Gomes worked with cinematographer Sayombhu Mukdeeprom, known for creating the lush look of Syndromes and a Century and Uncle Boonmee Who Can Recall His Past lives (among others) for Apichatpong Weerasethakul. Throughout Arabian Nights, the use of 16mm and 35mm creates a depth of colour and texture that enhances the film’s atmosphere, seeming to make the experience of the characters somehow more palpable. In Volume 3: The Enchanted One, the sun-drenched Mediterranean, standing in for Bagdad, looks utterly gorgeous, as we see Scheherazade (Crista Alfaiate) encounter the inhabitants of the archipelago, such as Carloto Cotta’s hapless and endearing Paddleman. Later, Volume 3 becomes almost entirely a document of Chaffinch training and singing competition, though structured loosely, it’s impossible not to become invested in the fate of these little birds and their dedicated owners.

Still from Volume 3: The Enchanted One, Scheherazade (on the 515th day of narrating stories to the King)
Still from Volume 3: The Enchanted One, Scheherazade (on the 515th day of narrating stories to the King)

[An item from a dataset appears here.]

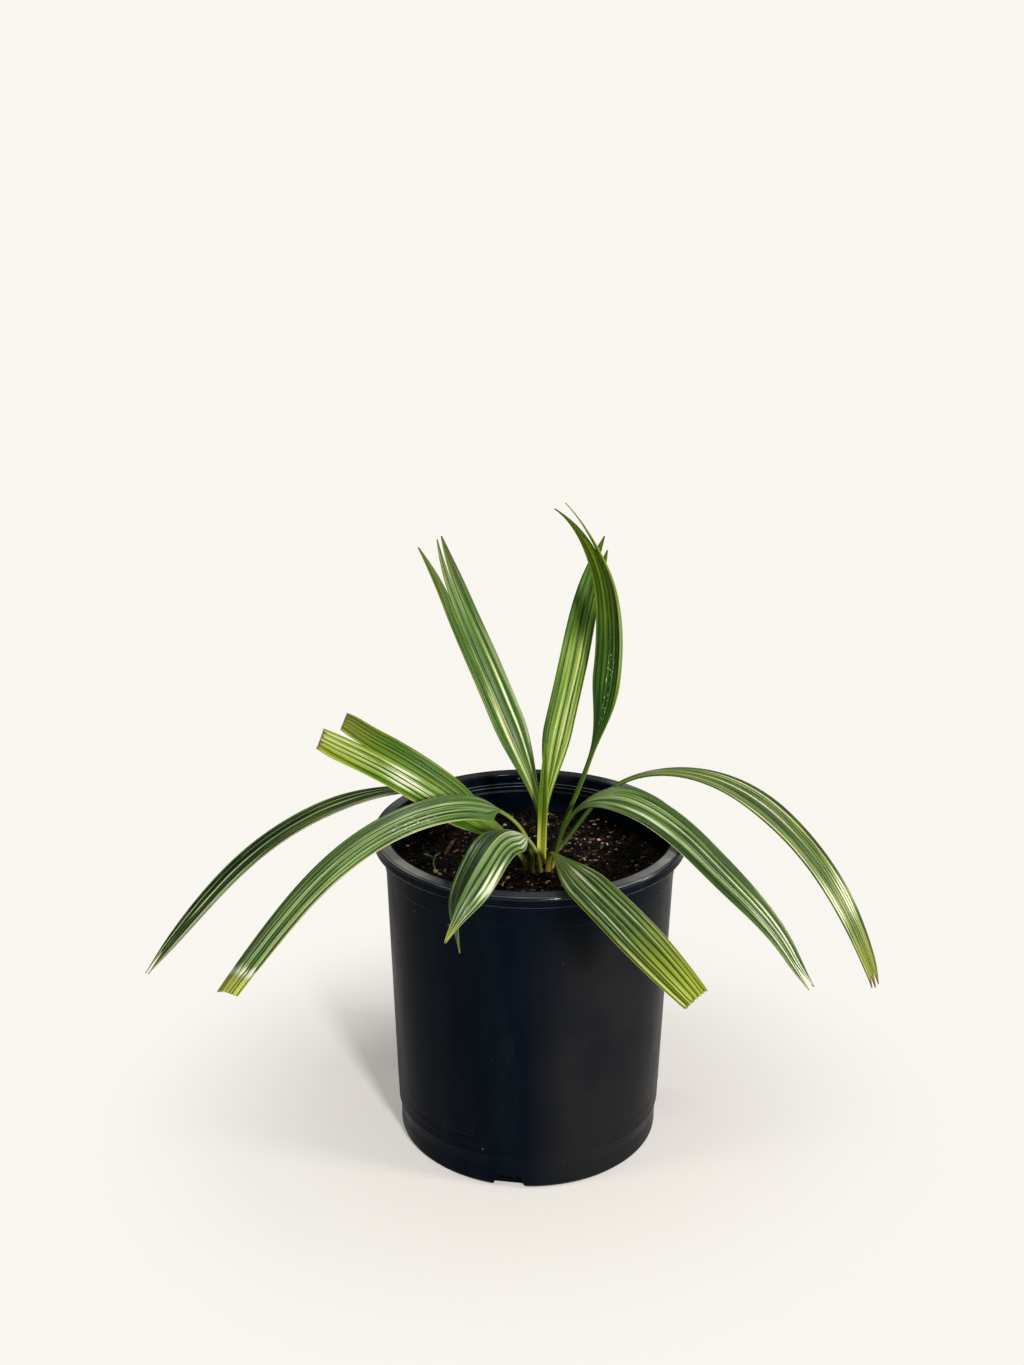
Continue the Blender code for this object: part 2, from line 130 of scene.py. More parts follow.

That Arabian Nights became three films is down to the looseness of Gomes’ production plan at the outset, and the resulting volume of footage shot – somewhere there is a nine hour version of the film. In an interview with cinema scope, Gomes talks of the film as being equally one film and three, so that either volume would come to represent the whole experience that he wanted to give the audience. By explicitly using a storytelling structure – a story leads to another (actually something like Guy Maddin’s The Forbidden Room, which also screened at LFF) Gomes perhaps makes more explicit than in previous films, the critique of narrative that has consistently concerned him. Does a ‘documentary’ perhaps deceive its audience by presenting something ostensibly ‘real’? A document of social distress, told through the narrative of, say chaffinch trainers channelling energy previously dedicated to regular employment, is perhaps most compassionate and honest when communicated as a collaboration of document/performance between director and ‘actor.’